There seems to be a slight air of disappointment among Red Wings nation this week, as it was announced Tuesday that the prize of this year's free agent class, Vincent Lecavalier signed with the Philadelphia Flyers.
Count me among those clad in red and white who's eyes widened when the Tampa Bay Lightning bought out the contract of the face of their franchise. And sure, I drooled a bit when he spoke of the two teams he revered most - Detroit and Montreal.
It seemed the perfect marriage. The Red Wings are widely assumed to be shipping off the rights to free agent Valtteri Filppula, so they are in need of a reliable second-line center. Filppula was never quite it in Detroit. A consistent second-line center enables Pavel Datsyuk and Henrik Zetterberg to play together on the top line and the Red Wings are at their best when that happens. Filppula's shortcomings often forced coach Mike Babcock to move Zetterberg down to the second line.
So Lecavalier would come in, provide consistency and skill in that spot, and instantly make second-line winger Johan Franzen better in the process.
Except, he wanted too long of a contract. Detroit, I'm assuming was looking for somewhere in the 2-3 year range at $5 million per year. Lecavalier, reportedly demanded no less than five years.
Well, after 22 consecutive years of making an appearance in the postseason, perhaps Detroit should get the benefit of the doubt here. The Red Wings didn't get where they are by overpaying for free agents. Even during the free agent free-for-all frenzy of 2001, Hall of Fame winger Luc Robitalle was signed for a paltry $3 million. Brett Hull? $2 million.
General Manager Ken Holland is as savvy as they come and always has one eye fixed on the present and his other scanning the future. He sees forwards like Riley Sheahan and Tomas Jurco being refined in the minors, he sees ripe prospects such as Gustav Nyquist and Joakim Andersson ready to contribute full time. He can spend $25 million over a five year contract now on a free agent, but then what happens when you need to sign the talent developed within the organization?
This much is true, since the advent of the salary cap, giants have risen and fallen. Only two franchises, Detroit and San Jose have made the playoffs every year since. That doesn't happen by accident. Great organizations are not built by wooing the top free agents, but by being the best at drafting and developing talent. The top NFL organizations mirror this truth as well. Just look at the New England Patriots. Aside from the occasional splurge, like signing Randy Moss, there is a core of drafted and developed talent.

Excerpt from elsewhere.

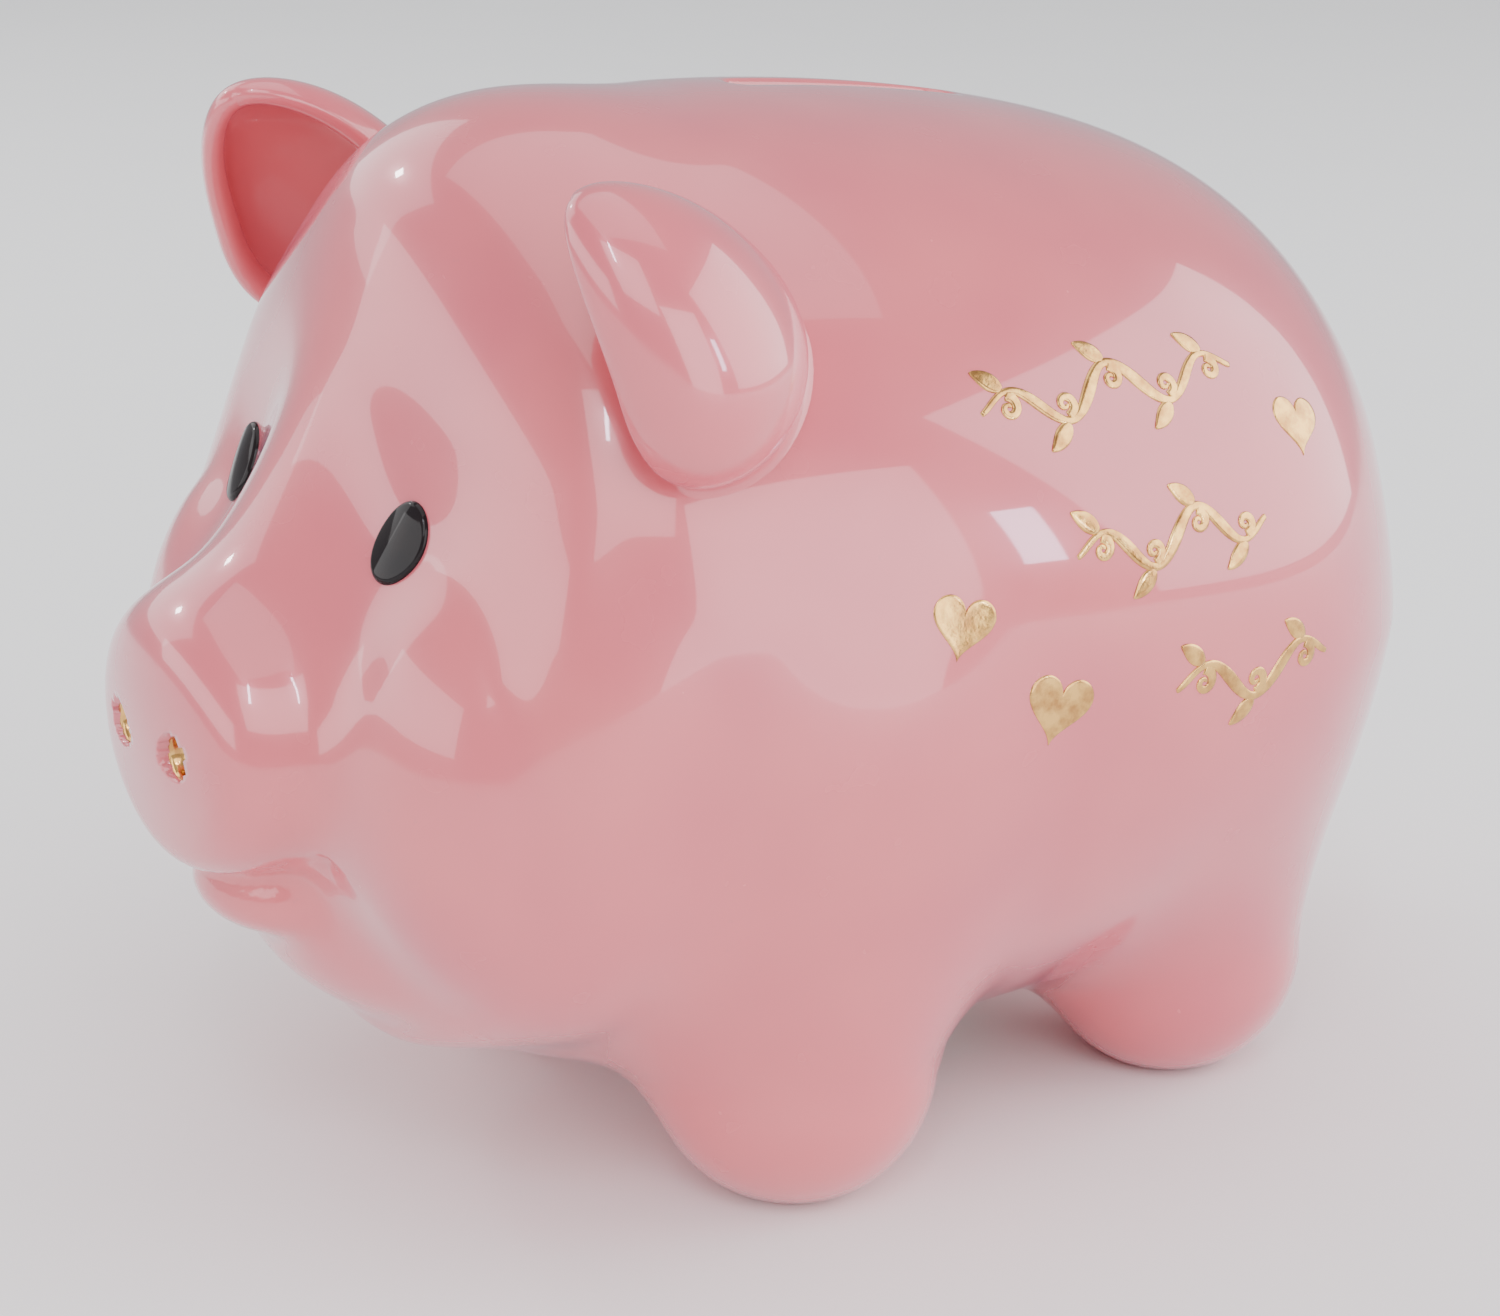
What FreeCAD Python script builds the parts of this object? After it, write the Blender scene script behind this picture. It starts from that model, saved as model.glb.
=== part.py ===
import FreeCAD, Part
import math
import os

# Pink ceramic pig coin bank, millimetres.
# The pig stands on z = 0 and looks along -Y; its left flank is on +X.
# x = 0 is the plane of symmetry, and the snout and the tail are equally far from y = 0.

doc = FreeCAD.newDocument("PigBank")
sheet = doc.addObject("Spreadsheet::Sheet", "Sizes")
Vector = FreeCAD.Vector

# Hoops of the body from snout to rump: place along Y, half width, top height, bottom height.
HOOPS = {
    "nose": (-90.0, 12.0, 74.5, 53.5),
    "muzzle": (-88.2, 18.0, 79.6, 47.8),
    "rim": (-84.0, 20.9, 82.2, 45.1),
    "snout": (-77.0, 21.3, 82.9, 44.8),
    "stop": (-68.2, 24.0, 85.6, 37.5),
    "face": (-63.6, 36.6, 103.9, 24.2),
    "brow": (-56.1, 49.6, 126.0, 19.8),
    "crown": (-31.8, 58.7, 137.7, 10.2),
    "shoulder": (-2.3, 63.8, 138.3, 7.6),
    "barrel": (25.5, 65.8, 134.8, 8.4),
    "haunch": (51.3, 61.4, 128.2, 14.0),
    "rump": (71.3, 45.2, 115.4, 29.4),
    "dock": (80.5, 28.0, 97.0, 47.0),
    "heel": (84.5, 9.0, 80.0, 64.0),
}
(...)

Detroit also has a history of letting their prospects 'over-ripen in the minors to coin a term used by Holland, at least when the environment of the team allows.

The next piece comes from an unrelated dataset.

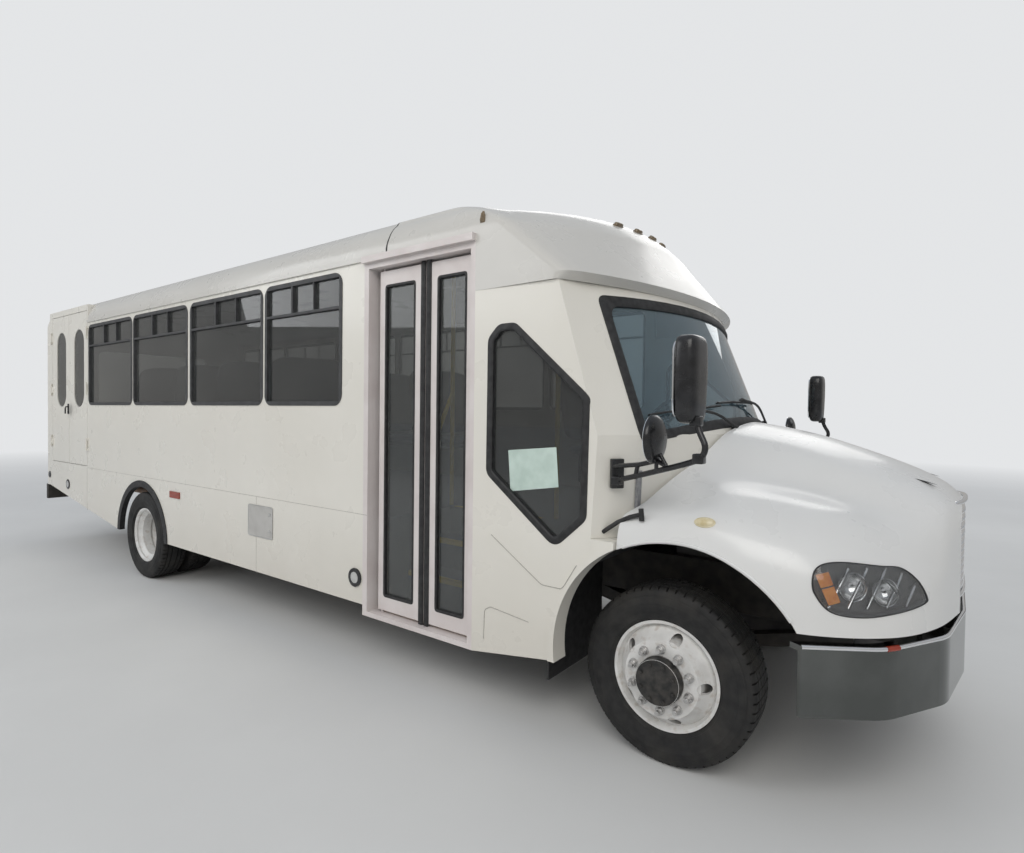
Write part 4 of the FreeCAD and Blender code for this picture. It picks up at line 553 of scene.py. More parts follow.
def cowl_face(y, z):
    low, high = (COWL[0], COWL[1]) if z < COWL[1][0] else (COWL[1], COWL[2])
    share = (z - low[0]) / (high[0] - low[0])
    return bowed(y, *(a + (b - a) * share for a, b in zip(low[1:], high[1:])))


def on_cowl(y, z, out):
    """A point that stands out from the cowl's face along its normal."""
    step = 0.01
    here = Vector((cowl_face(y, z), y, z))
    across = Vector((cowl_face(y + step, z), y + step, z)) - here
    up = Vector((cowl_face(y, z + step), y, z + step)) - here
    normal = across.cross(up).normalized()
    if normal.x < 0:
        normal = -normal
    return Vector((FRONT, 0, 0)) + here + normal * out


def screen_outline(grow, corner):
    """The windscreen's outline (across, up), with bowed lower and upper edges."""
    low_half, top_half = 1.03 + grow, 1.0 + grow
    low, high = 1.525 - grow, 2.235 + grow
    shares = [step / 6 - 1 for step in range(13)]
    points = [(low_half * share, low + 0.085 * (1 - share ** 2)) for share in shares]
    points += [(-top_half * share, high + 0.03 * (1 - share ** 2)) for share in shares]
    radii = [corner if index in (0, 12, 13, 25) else 0 for index in range(26)]
    return rounded(points, radii, 8)


def seal(outer, inner, place, proud=0.007, sunk=0.012):
    """A rubber section between two outlines of equal count."""
    middle = [a.lerp(b, 0.25) for a, b in zip(outer, inner)]
    within = [a.lerp(b, 0.8) for a, b in zip(outer, inner)]
    rings = [[place(point.x, point.y, depth) for point in line] for line, depth in (
        (outer, -sunk), (outer, 0.3 * proud), (middle, proud), (within, proud), (inner, 0.2 * proud),
        (inner, -sunk),
    )]
    return joined(strip(rings + rings[:1]))


screen_seal = seal(screen_outline(0.018, 0.055), screen_outline(-0.034, 0.11), on_cowl)
shown("windscreen_seal", screen_seal, RUBBER)

# Seals of the seven-sided cab windows
CAB_WINDOW = [
    (-0.925, 2.04), (-0.86, 2.105), (-0.76, 2.105), (-0.325, 1.725), (-0.334, 1.15), (-0.5, 1.0),
    (-0.928, 1.33),
]
window_line = rounded(CAB_WINDOW, 0.06, 6)
window_outer = offset_outline(window_line, 0.012)
window_inner = offset_outline(window_line, -0.026)
for side, sign in SIDES:
    def on_side(x, z, out):
        return Vector((ahead(x), sign * (SIDE + out), z))

    shown("cab_window_seal_" + side, seal(window_outer, window_inner, on_side, 0.006, 0.03), RUBBER)

# Blank paper sheet on the right cab window's pane
pane_hit, _ = struck(node_tree("side_glass"), (ahead(-0.66), -2, 1.36), (0, 1, 0))
PAPER = plain("paper_green", (0.5, 0.62, 0.56), (0.6, 0.72, 0.66), 14.0, (0.7, 0.85), 0.0, 90.0, 0.0006, 0.3)
paper_y = pane_hit.y - 0.0022
sheet_rows = []
for drop in (row / 6 for row in range(7)):
    left_end = Vector((ahead(-0.804 + 0.016 * drop), paper_y, 1.455 - 0.215 * drop))
    right_end = Vector((ahead(-0.507 + 0.015 * drop), paper_y, 1.483 - 0.197 * drop))
    sheet_rows.append([
        left_end.lerp(right_end, column / 8) + Vector((0, 0.001 * sin(column * 0.7 + drop * 2), 0))
        for column in range(9)
    ])
shown("paper_sheet", paired(sheet_rows, (0, 0.0006, 0)), PAPER)

# Rubbers where the entry leaves meet
for leaf, back, fore in (("rear", -1.493, -1.453), ("front", -1.447, -1.407)):
    low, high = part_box("entry_leaf_" + leaf)
    middle, half = ahead((back + fore) / 2), (fore - back) / 2
    outline = [(middle - cos(a) * half, low.y - 0.012 * sin(a)) for a in (pi * step / 8 for step in range(9))]
    rubber = prism(outline, "Z", low.z + 0.004, high.z - 0.004, 12)
    shown("door_rubber_" + leaf, rubber, RUBBER, body="entry_door_" + leaf)

# Thin black rubbers round the entry leaves' panes
for leaf in ("rear", "front"):
    low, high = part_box("entry_glass_" + leaf)
    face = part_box("entry_leaf_" + leaf)[0].y
    line = rounded(rectangle(low.x, low.z, high.x, high.z), 0.02, 5)

    def on_leaf(x, z, out):
        return Vector((x, face - out, z))

    rubber = seal(offset_outline(line, 0.004), offset_outline(line, -0.012), on_leaf, 0.003, 0.02)
    shown("entry_pane_seal_" + leaf, rubber, RUBBER, body="entry_door_" + leaf)

# Yellow nosings on the entry steps, whose edges are (y, z); the section is (inward, up) from an edge
EDGES = [(-1.12, 0.385), (-0.895, 0.577), (-0.67, 0.769), (-0.445, 0.96)]
NOSING = [
    (-0.003, -0.028), (0, -0.028), (0, 0), (0.032, 0), (0.032, 0.003), (-0.001, 0.003), (-0.003, 0.001),
]
stair_low, stair_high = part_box("entry_steps")
noses = [
    prism([(y + inward, z + up) for inward, up in NOSING], "X", stair_low.x + 0.02, stair_high.x - 0.02)
    for y, z in EDGES
]
shown("step_nosings", noses, YELLOW, 0)


# Wheels: hub caps with their bolts, and nuts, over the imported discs
def lathe(profile, centre, sign, sides=48):
    """A turned form about Y: profile rows are (radius, distance outward)."""
    return capped([
        [(centre.x + reach * cos(a), centre.y + sign * out, centre.z + reach * sin(a)) for a in turns(sides)]
        for reach, out in profile
    ])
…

It is even more revealing then, that when Nyquist, Andersson and Danny DeKeyser, along with others, were pressed into action early, they not only contributed, they looked good doing it. Detroit's competitive advantage of old, of being able to scour the wilderness of the European leagues is now gone. Everyone knows everything these days. But it's clear that the Red Wings still have the upper hand in drafting and developing talent. So much so, that for the past few seasons, team's begged and pleaded to speak to assistant GM Jim Nill; until he finally listened this offseason and accepted a job with the Dallas Stars. Already, the Dallas media is singing Nill's praises. The Tampa Bay Lightning swiped Steve Yzerman from the Detroit front office a couple years ago as well. He won't be the last hot executive from this franchise to come in demand.
So though it is an adjustment for Detroit fans, not to get the hot free agent, it's not worth a worry. With the best amateur scouts, the best GM, the best coach in the NHL aboard, this franchise will stay competitive. Bank on it.